Infrastructure fails. Rate limits hit. Timeouts happen. Providers go down. An agent with real remediation power has to survive all of that — and Backstop does. But the failure that actually takes systems down is subtler: a confident, plausible, wrong model output.
The failure taxonomy
| Failure mode | How Backstop handles it |
|---|
| Rate limits | Priority fallback chain — a 429 fails over to the next model automatically; a rate-limit policy makes it observable on demand. |
| Model / provider outage | The same chain: Sonnet → Llama → Nova → Haiku, with retry/fallback on auth/timeout/5xx. |
| Slow responses | Gateway-level routing + timeouts fail over instead of hanging. |
| Tool failures | Caught per call; the run degrades to a human hand-off with full context. |
| Bad intermediate outputs | The quality gate — rules plus an LLM-as-judge — catches ungrounded diagnoses and re-routes. The headline defense. |
| Cascading errors | An anomaly-budget circuit breaker trips and escalates instead of amplifying the cascade. |
| Destructive actions | The action gate + scoped tools make a catastrophic write structurally unreachable. |
| Malformed failover output | The balanced-JSON extractor parses any model’s formatting, so a provider switch never corrupts a diagnosis. |
| Cost blow-ups | A cheap judge model, a budget policy, and a loop cap bound spend. |
Demo scenarios
The /run console has a scenario bar that injects any failure mode with one click and lets you watch a different defense fire.
| Scenario | What fires |
|---|
| Hallucinated diagnosis | quality gate + LLM-as-judge catch the wrong output → re-route → resolve |
| Cascading failure | a diagnosis that stays wrong → circuit breaker trips → escalate |
| Clean signal | a grounded diagnosis → every gate passes → resolve (proves no false-positives) |
| Tool failure | the cluster API fails mid-action → the naive agent crashes, Backstop catches it and escalates |
| Model failover | the gateway fails the primary over to the next model, live |
A note on the failure I inject — and what’s honest about it. This is controlled fault injection, the way you’d run a chaos experiment. The cluster break is real, and so is the remediation.
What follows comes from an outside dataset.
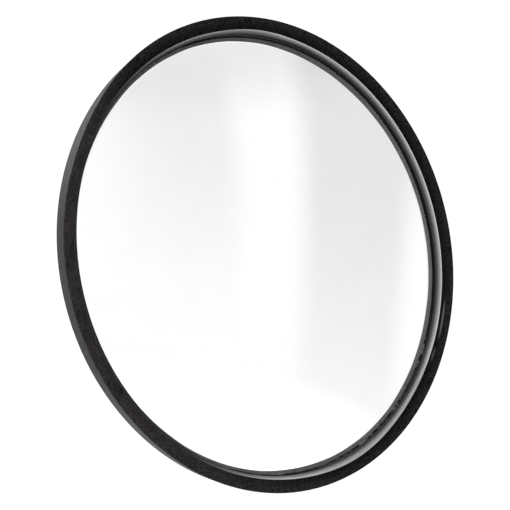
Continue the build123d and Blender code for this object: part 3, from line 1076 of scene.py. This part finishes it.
def make_bracket(node, place, reach, steel):
    """Keeps the CAD plate and U, bevels their edges, and adds the welds that hold them together."""
    dress(node, steel, 0.35 * MM)
    plate = -reach + 3.0 * MM

    def welds(work):
        for side in (1, -1):
            ear, base = side * 14.9 * MM, side * 14.1 * MM
            ear_ends = [(plate + 1.2 * MM, end, ear) for end in (-12.5 * MM, 12.5 * MM)]
            base_ends = [(plate + 0.6 * MM, base, end) for end in (-9 * MM, 9 * MM)]
            weld_bead(work, *ear_ends, 2.0 * MM, 3)
            weld_bead(work, *base_ends, 1.7 * MM, 5)
        work.transform(place)
        bmesh.ops.recalc_face_normals(work, faces=work.faces)

    new_object(node + "_welds", welds, [steel], BODY_OF[node], ())


HUB_WASHER_R = 6 * MM
HUB_HEXAGON = 10 * MM


def hub_places():
    """Axes of the four hub bolts: local Z runs to the rear from the centre of each hole."""
    low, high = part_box("hub_washers")
    for x in (low.x + HUB_WASHER_R, high.x - HUB_WASHER_R):
        for z in (low.z + HUB_WASHER_R, high.z - HUB_WASHER_R):
            yield Matrix(((1, 0, 0, x), (0, 0, 1, 0), (0, -1, 0, z), (0, 0, 0, 1)))


def make_hub_fasteners(zinc):
    """Heads inside the dome, then plate, panel and bracket, then washers and nuts at the rear."""
    bolt_low, bolt_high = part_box("hub_bolts")
    washer_low, washer_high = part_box("hub_washers")
    nut_low, nut_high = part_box("hub_nuts")
    head_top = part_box("inner_plate")[0].y

    def each(maker):
        def every(work):
            for number, place in enumerate(hub_places()):
                mesh = filled_mesh("one", maker)
                mesh.transform(place @ Matrix.Rotation(0.55 * number, 4, "Z"))
                work.from_mesh(mesh)

        return every

    def bolt(work):
        hexagon_mesh(work, HUB_HEXAGON, bolt_low.y, head_top)
        threaded_rod(work, 3 * MM, head_top - 0.5 * MM, bolt_high.y, bolt_high.y - 10 * MM, 1 * MM)

    def washer(work):
        outline = washer_outline(3.2 * MM, HUB_WASHER_R, washer_low.y, washer_high.y, 0.2 * MM)
        ring_mesh(work, outline)

    def nut(work):
        hexagon_mesh(work, HUB_HEXAGON, nut_low.y, nut_high.y, 2.6 * MM)

    keep_sharp(stand_in("hub_bolts", each(bolt), zinc), 30, 0.1 * MM)
    stand_in("hub_washers", each(washer), zinc)
    keep_sharp(stand_in("hub_nuts", each(nut), zinc), 30, 0.15 * MM)


finish = {
    "zinc": zinc_plated("bright_zinc_fasteners", (0.40, 0.41, 0.43), (0.54, 0.545, 0.55), 0.27),
    "spring": spring_steel(),
    "nylon": black_nylon(),
    "brass": brass(),
    "bush": white_nylon(),
    "casting": black_coat("painted_casting", 620, 0.4),
}
plate_zinc = zinc_plated("zinc_plated_sheet", (0.33, 0.34, 0.36), (0.46, 0.465, 0.475), 0.36)
make_joint("tilt", TILT, finish)
make_joint("pan", PAN, finish)
make_bracket("hub_bracket", TILT, TILT_AXIS.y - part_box("back_panel")[1].y, plate_zinc)
make_bracket("wall_bracket", PAN, -PAN_AXIS.y, plate_zinc)
make_hub_fasteners(finish["zinc"])
dress("inner_plate", plate_zinc, 0.3 * MM)
dress("arm_tube", black_coat("black_powder_coat"), 0.4 * MM)
dress("arm_pins", finish["spring"], 0.15 * MM)
dress("back_panel", hardboard(), 0.3 * MM)
dress("foam_ring", black_foam())


# ---------------------------------------------------------------- camera, floor and light
CAMERA_AZIMUTH, CAMERA_ELEVATION = math.radians(-35.5), math.radians(-9.69)
CAMERA_DISTANCE = 8 * RIM_R
CAMERA_LENS_MM = 135.7
CAMERA_LEFT, CAMERA_DOWN = 0.0727, 0.0152
FLOOR_R, FLOOR_Z = 4.0, -0.75


def make_camera():
    """Long lens on the mirror, a little off its centre (left and down, in rim radii)."""
    azimuth, elevation = CAMERA_AZIMUTH, CAMERA_ELEVATION
    back = Vector(
        (
            math.sin(azimuth) * math.cos(elevation),
            -math.cos(azimuth) * math.cos(elevation),
            math.sin(elevation),
        )
    )
    right = Vector((math.cos(azimuth), math.sin(azimuth), 0))
    up = back.cross(right)
    data = bpy.data.cameras.new("camera")
    data.lens = CAMERA_LENS_MM
    data.sensor_width = 36
    camera = in_scene("camera", data)
    aim = Vector((0, FRONT_Y, 0)) - right * CAMERA_LEFT * RIM_R - up * CAMERA_DOWN * RIM_R
    place = aim + back * CAMERA_DISTANCE
    turn = Matrix((right, up, back)).transposed()
    camera.matrix_world = Matrix.Translation(place) @ turn.to_4x4()
    bpy.context.scene.camera = camera


def make_floor():
    """White disc, well below the mirror, that fades out towards its edge."""

    def disc(work):
        bmesh.ops.create_circle(work, cap_ends=True, segments=96, radius=FLOOR_R)

    mesh = filled_mesh("floor", disc)
    floor = in_scene("floor", mesh)
    floor.location.z = FLOOR_Z
    s = Shader("pale_floor")
    s.set(Base_Color=(0.93, 0.93, 0.93, 1), Roughness=0.9)
    s.set(Specular_IOR_Level=0.1)
    clear = s.node("BsdfTransparent")
    fade = s.node("MixShader")
    distance = s.node("VectorMath", operation="LENGTH")
    s.tree.links.new(s.coords.outputs["Object"], distance.inputs[0])
    outward = s.math("DIVIDE", distance.outputs["Value"], FLOOR_R)
    s.tree.links.new(s.ramp(outward, (0.35, 0.0), (0.95, 1.0)), fade.inputs[0])
    s.tree.links.new(s.surface.outputs[0], fade.inputs[1])
    s.tree.links.new(clear.outputs[0], fade.inputs[2])
    s.tree.links.new(fade.outputs[0], s.output.inputs["Surface"])
    mesh.materials.append(s.material)


def make_world():
    """White studio with soft grey bands on the right, on the left and overhead."""
    world = bpy.data.worlds.new("white_studio")
    bpy.context.scene.world = world
    world.use_nodes = True
    tree = world.node_tree

    def math_node(operation, first, second=None, third=None):
        made = tree.nodes.new("ShaderNodeMath")
        made.operation = operation
        for socket, value in zip(made.inputs, (first, second, third)):
            if isinstance(value, bpy.types.NodeSocket):
                tree.links.new(value, socket)
            elif value is not None:
                socket.default_value = value
        return made.outputs[0]

    def soft_step(value, start, end):
        """0 below start, 1 above end, smooth between."""
        made = tree.nodes.new("ShaderNodeMapRange")
        made.interpolation_type = "SMOOTHERSTEP"
        tree.links.new(value, made.inputs["Value"])
        made.inputs["From Min"].default_value = start
        made.inputs["From Max"].default_value = end
        return made.outputs["Result"]

    def hump(value, start, full, fade, end):
        """Rises from start to full and falls from fade to end."""
        return math_node("MULTIPLY", soft_step(value, start, full), soft_step(value, end, fade))

    coords = tree.nodes.new("ShaderNodeTexCoord")
    split = tree.nodes.new("ShaderNodeSeparateXYZ")
    tree.links.new(coords.outputs["Generated"], split.inputs[0])
    sideways, away, height = split.outputs
    ahead = soft_step(away, 0.35, -0.10)
    right_band = math_node("MULTIPLY", hump(sideways, 0.58, 0.73, 0.89, 0.97), ahead)
    left_band = hump(sideways, -0.25, 0.30, 0.34, 0.50)
    shades = (
        (math_node("MULTIPLY", right_band, soft_step(height, -0.75, 0.62)), 0.21),
        (math_node("MULTIPLY", left_band, hump(height, -0.30, 0.75, 0.50, 0.80)), 0.15),
        (soft_step(height, 0.50, 0.73), 0.17),
    )
    light = 1.07
    for shade, depth in shades:
        light = math_node("MULTIPLY", light, math_node("MULTIPLY_ADD", shade, -depth, 1.0))
    background = tree.nodes["Background"]
    background.inputs["Color"].default_value = (1, 1, 1, 1)
    tree.links.new(light, background.inputs["Strength"])


def make_softbox(name, place, target, size, power):
    data = bpy.data.lights.new(name, "AREA")
    data.shape = "RECTANGLE"
    data.size, data.size_y = size
    data.energy = power
    light = in_scene(name, data)
    light.location = place
    light.rotation_mode = "QUATERNION"
    light.rotation_quaternion = (Vector(target) - Vector(place)).to_track_quat("-Z", "Y")


make_camera()
make_floor()
make_world()
bpy.context.scene.view_settings.view_transform = "Standard"
make_softbox("left_softbox", (-1.35, FRONT_Y - 0.75, 0.5), (0, FRONT_Y, 0.1), (1.6, 2.4), 120)
make_softbox("rear_softbox", (1.9, 0.35, 1.0), (0, -0.1, 0), (1.2, 1.2), 40)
The poisoned diagnosis (the “restart prod-db” hallucination) I inject deterministically so both agents face the identical bad intermediate output — that’s the variable I’m isolating, and it makes the guardrail’s catch reproducible on every run rather than something I have to hope the model does on camera. With BACKSTOP_LIVE=true, the re-diagnosis on the re-route, the LLM-as-judge, and the recovery all run against the live model on the gateway; only the first deliberately-bad output is scripted. The point isn’t “watch the model hallucinate” — it’s “watch what happens to a wrong output when it occurs.”